Saved entries:
☆ ☆ ☆ ☆ ☆ ☆ ☆

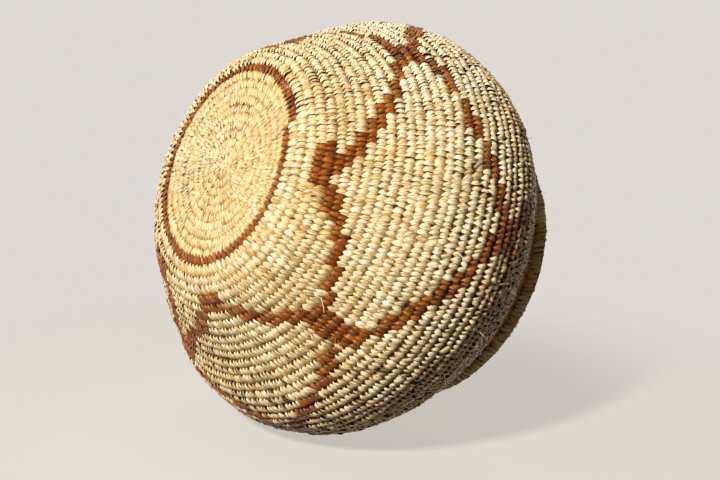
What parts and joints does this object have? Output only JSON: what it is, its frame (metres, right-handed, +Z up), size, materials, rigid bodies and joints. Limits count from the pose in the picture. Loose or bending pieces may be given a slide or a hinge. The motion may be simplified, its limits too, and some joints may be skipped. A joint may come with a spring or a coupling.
{
  "type": "coiled basket",
  "caption": "Round-bellied coiled basket with a flat base, a narrow neck and a flared open rim, for holding small dry things.",
  "frame": {"origin": "middle of the flat base, on the surface that the basket stands on", "axes": "+Z up through the mouth, +X and +Y level; the turns start at 158.75 degrees from +X towards +Y and run towards +Y as they climb"},
  "size_m": [0.2229, 0.2085, 0.1409],
  "materials": {
    "cream_splint": "peeled plant splint, cream, split flat and sewn tight round a grass bundle, satin",
    "straw_splint": "peeled plant splint, straw colour, sewn over a grass bundle in short raised stitches, satin",
    "brown_splint": "plant splint dyed red-brown, sewn like the pale ones, satin"
  },
  "bodies": {
    "root": {"start_knot": "cream_splint", "base_course_01": "cream_splint", "base_course_02": "cream_splint", "base_course_03": "cream_splint", "base_course_04": "cream_splint", "base_course_05": "cream_splint", "base_course_06": "cream_splint", "base_course_07": "cream_splint", "base_course_08": "cream_splint", "base_course_09": "cream_splint", "base_course_10": "cream_splint", "base_ring_course_11": "brown_splint", "flank_course_12": "straw_splint", "flank_course_13": "straw_splint", "flank_course_14": "straw_splint", "flank_course_15": "straw_splint", "flank_course_16": "straw_splint", "flank_course_17": "straw_splint", "flank_course_18": "straw_splint", "flank_course_19": "straw_splint", "flank_course_20": "straw_splint", "flank_course_21": "straw_splint", "flank_course_22": "straw_splint", "flank_course_23": "straw_splint", "flank_course_24": "straw_splint", "flank_course_25": "straw_splint", "belly_course_26": "straw_splint", "belly_course_27": "straw_splint", "belly_course_28": "straw_splint", "belly_course_29": "straw_splint", "belly_course_30": "straw_splint", "belly_course_31": "straw_splint", "belly_course_32": "straw_splint", "belly_course_33": "straw_splint", "belly_course_34": "straw_splint", "belly_course_35": "straw_splint", "belly_course_36": "straw_splint", "belly_course_37": "straw_splint", "belly_course_38": "straw_splint", "belly_course_39": "straw_splint", "belly_course_40": "straw_splint", "shoulder_course_41": "straw_splint", "shoulder_course_42": "straw_splint", "shoulder_course_43": "straw_splint", "shoulder_course_44": "straw_splint", "shoulder_course_45": "straw_splint", "shoulder_course_46": "straw_splint", "shoulder_course_47": "straw_splint", "shoulder_course_48": "straw_splint", "shoulder_course_49": "straw_splint", "neck_course_50": "brown_splint", "rim_course_51": "straw_splint", "rim_course_52": "straw_splint"}
  },
  "joints": []
}
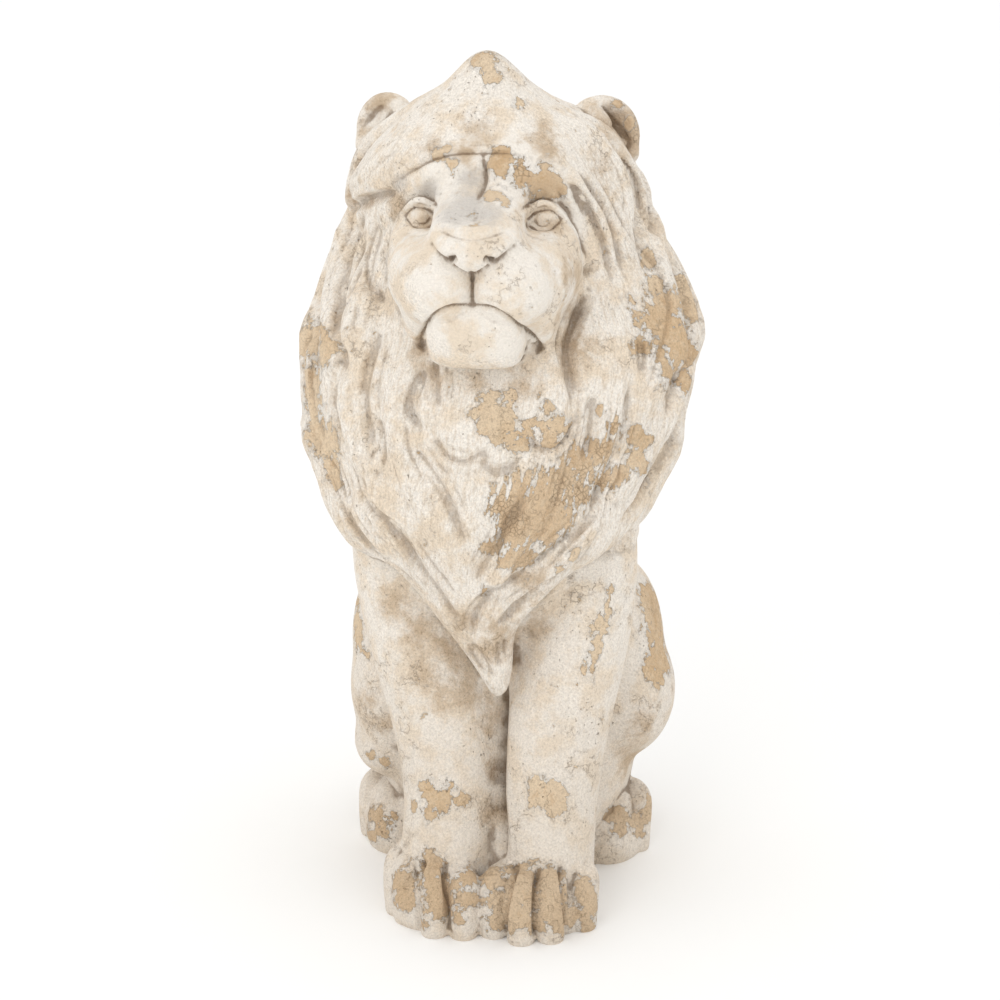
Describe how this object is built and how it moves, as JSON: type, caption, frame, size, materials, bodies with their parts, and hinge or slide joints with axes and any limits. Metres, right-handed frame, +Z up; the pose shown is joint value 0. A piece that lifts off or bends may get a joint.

☆ ☆ ☆ ☆ ☆ ☆ ☆

Your objective
Reproduce every entry shown above, precisely as it stands.

The response
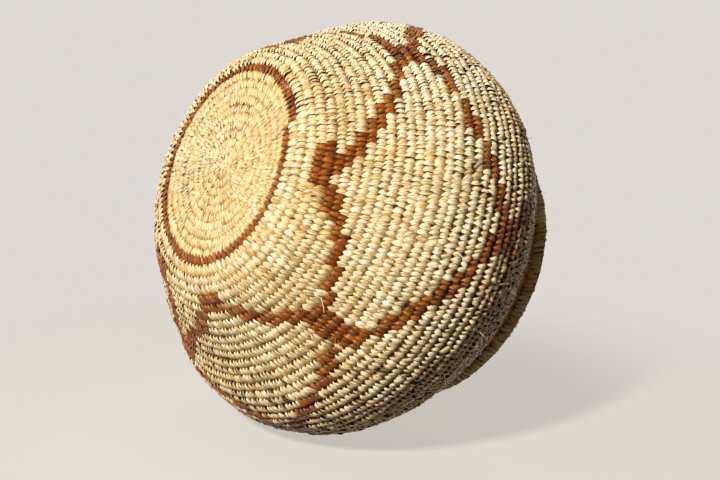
What parts and joints does this object have? Output only JSON: what it is, its frame (metres, right-handed, +Z up), size, materials, rigid bodies and joints. Limits count from the pose in the picture. Loose or bending pieces may be given a slide or a hinge. The motion may be simplified, its limits too, and some joints may be skipped. A joint may come with a spring or a coupling.
{
  "type": "coiled basket",
  "caption": "Round-bellied coiled basket with a flat base, a narrow neck and a flared open rim, for holding small dry things.",
  "frame": {"origin": "middle of the flat base, on the surface that the basket stands on", "axes": "+Z up through the mouth, +X and +Y level; the turns start at 158.75 degrees from +X towards +Y and run towards +Y as they climb"},
  "size_m": [0.2229, 0.2085, 0.1409],
  "materials": {
    "cream_splint": "peeled plant splint, cream, split flat and sewn tight round a grass bundle, satin",
    "straw_splint": "peeled plant splint, straw colour, sewn over a grass bundle in short raised stitches, satin",
    "brown_splint": "plant splint dyed red-brown, sewn like the pale ones, satin"
  },
  "bodies": {
    "root": {"start_knot": "cream_splint", "base_course_01": "cream_splint", "base_course_02": "cream_splint", "base_course_03": "cream_splint", "base_course_04": "cream_splint", "base_course_05": "cream_splint", "base_course_06": "cream_splint", "base_course_07": "cream_splint", "base_course_08": "cream_splint", "base_course_09": "cream_splint", "base_course_10": "cream_splint", "base_ring_course_11": "brown_splint", "flank_course_12": "straw_splint", "flank_course_13": "straw_splint", "flank_course_14": "straw_splint", "flank_course_15": "straw_splint", "flank_course_16": "straw_splint", "flank_course_17": "straw_splint", "flank_course_18": "straw_splint", "flank_course_19": "straw_splint", "flank_course_20": "straw_splint", "flank_course_21": "straw_splint", "flank_course_22": "straw_splint", "flank_course_23": "straw_splint", "flank_course_24": "straw_splint", "flank_course_25": "straw_splint", "belly_course_26": "straw_splint", "belly_course_27": "straw_splint", "belly_course_28": "straw_splint", "belly_course_29": "straw_splint", "belly_course_30": "straw_splint", "belly_course_31": "straw_splint", "belly_course_32": "straw_splint", "belly_course_33": "straw_splint", "belly_course_34": "straw_splint", "belly_course_35": "straw_splint", "belly_course_36": "straw_splint", "belly_course_37": "straw_splint", "belly_course_38": "straw_splint", "belly_course_39": "straw_splint", "belly_course_40": "straw_splint", "shoulder_course_41": "straw_splint", "shoulder_course_42": "straw_splint", "shoulder_course_43": "straw_splint", "shoulder_course_44": "straw_splint", "shoulder_course_45": "straw_splint", "shoulder_course_46": "straw_splint", "shoulder_course_47": "straw_splint", "shoulder_course_48": "straw_splint", "shoulder_course_49": "straw_splint", "neck_course_50": "brown_splint", "rim_course_51": "straw_splint", "rim_course_52": "straw_splint"}
  },
  "joints": []
}
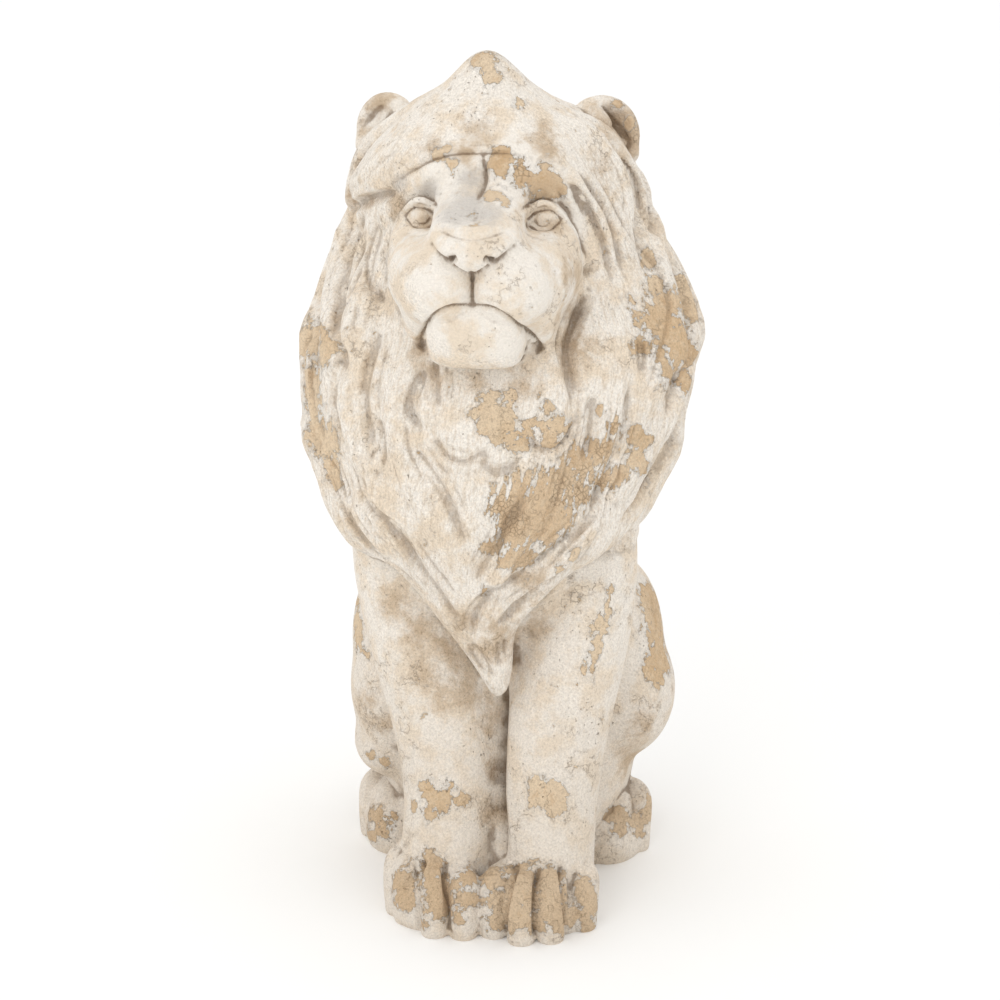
Describe how this object is built and how it moves, as JSON: type, caption, frame, size, materials, bodies with their parts, and hinge or slide joints with axes and any limits. Metres, right-handed frame, +Z up; the pose shown is joint value 0. A piece that lifts off or bends may get a joint.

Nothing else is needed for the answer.